PROBLEM TO SOLVE
Give back all the data exactly, line by line.

COLLECTED DATA
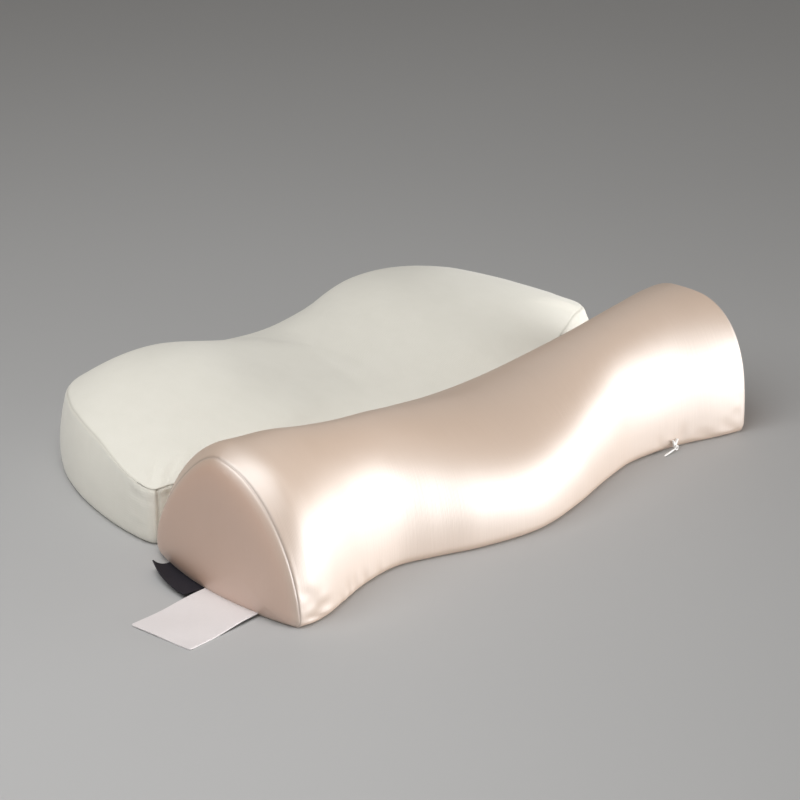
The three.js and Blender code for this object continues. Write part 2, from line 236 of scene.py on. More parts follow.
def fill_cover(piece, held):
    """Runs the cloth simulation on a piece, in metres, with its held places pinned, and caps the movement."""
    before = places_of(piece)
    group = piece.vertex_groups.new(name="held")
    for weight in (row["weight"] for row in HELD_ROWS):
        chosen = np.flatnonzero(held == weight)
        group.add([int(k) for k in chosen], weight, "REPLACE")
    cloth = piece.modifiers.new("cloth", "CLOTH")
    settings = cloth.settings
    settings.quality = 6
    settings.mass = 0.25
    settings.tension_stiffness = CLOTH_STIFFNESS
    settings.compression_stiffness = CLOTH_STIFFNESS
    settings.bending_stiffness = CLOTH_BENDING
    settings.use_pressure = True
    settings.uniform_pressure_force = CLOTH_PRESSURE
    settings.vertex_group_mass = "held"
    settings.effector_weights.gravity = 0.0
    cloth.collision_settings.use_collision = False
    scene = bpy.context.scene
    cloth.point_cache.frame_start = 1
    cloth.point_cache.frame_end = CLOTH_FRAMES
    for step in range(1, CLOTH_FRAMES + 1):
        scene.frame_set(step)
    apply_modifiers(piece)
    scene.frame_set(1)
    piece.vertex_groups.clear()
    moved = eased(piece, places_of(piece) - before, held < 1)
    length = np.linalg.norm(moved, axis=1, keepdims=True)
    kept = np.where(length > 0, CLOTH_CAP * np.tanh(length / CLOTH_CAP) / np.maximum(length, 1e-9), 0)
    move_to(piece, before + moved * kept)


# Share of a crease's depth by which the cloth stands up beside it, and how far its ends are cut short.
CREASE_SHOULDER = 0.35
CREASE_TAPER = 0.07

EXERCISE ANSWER
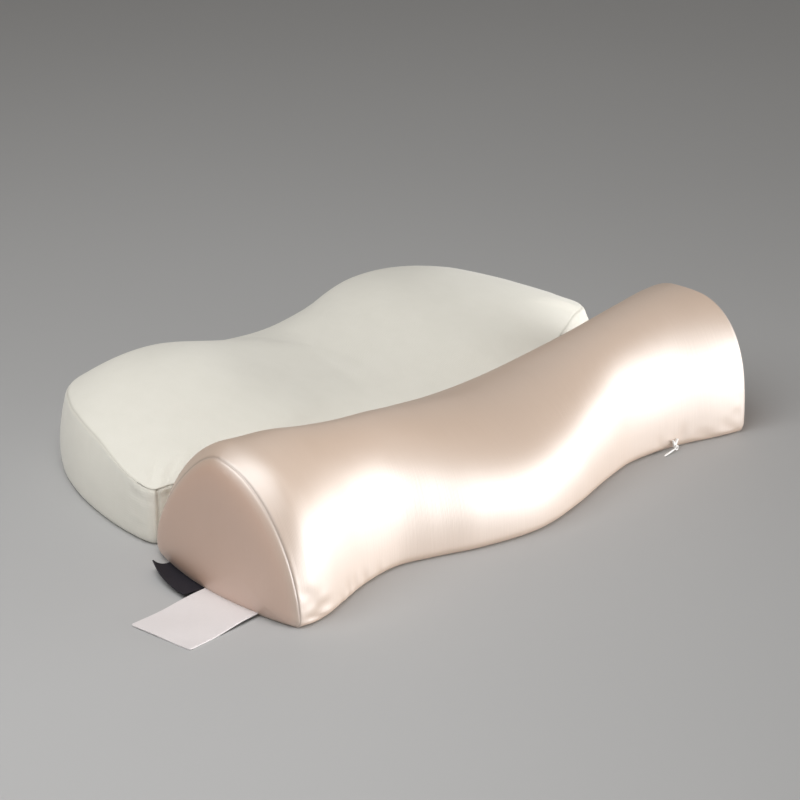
The three.js and Blender code for this object continues. Write part 2, from line 236 of scene.py on. More parts follow.
def fill_cover(piece, held):
    """Runs the cloth simulation on a piece, in metres, with its held places pinned, and caps the movement."""
    before = places_of(piece)
    group = piece.vertex_groups.new(name="held")
    for weight in (row["weight"] for row in HELD_ROWS):
        chosen = np.flatnonzero(held == weight)
        group.add([int(k) for k in chosen], weight, "REPLACE")
    cloth = piece.modifiers.new("cloth", "CLOTH")
    settings = cloth.settings
    settings.quality = 6
    settings.mass = 0.25
    settings.tension_stiffness = CLOTH_STIFFNESS
    settings.compression_stiffness = CLOTH_STIFFNESS
    settings.bending_stiffness = CLOTH_BENDING
    settings.use_pressure = True
    settings.uniform_pressure_force = CLOTH_PRESSURE
    settings.vertex_group_mass = "held"
    settings.effector_weights.gravity = 0.0
    cloth.collision_settings.use_collision = False
    scene = bpy.context.scene
    cloth.point_cache.frame_start = 1
    cloth.point_cache.frame_end = CLOTH_FRAMES
    for step in range(1, CLOTH_FRAMES + 1):
        scene.frame_set(step)
    apply_modifiers(piece)
    scene.frame_set(1)
    piece.vertex_groups.clear()
    moved = eased(piece, places_of(piece) - before, held < 1)
    length = np.linalg.norm(moved, axis=1, keepdims=True)
    kept = np.where(length > 0, CLOTH_CAP * np.tanh(length / CLOTH_CAP) / np.maximum(length, 1e-9), 0)
    move_to(piece, before + moved * kept)


# Share of a crease's depth by which the cloth stands up beside it, and how far its ends are cut short.
CREASE_SHOULDER = 0.35
CREASE_TAPER = 0.07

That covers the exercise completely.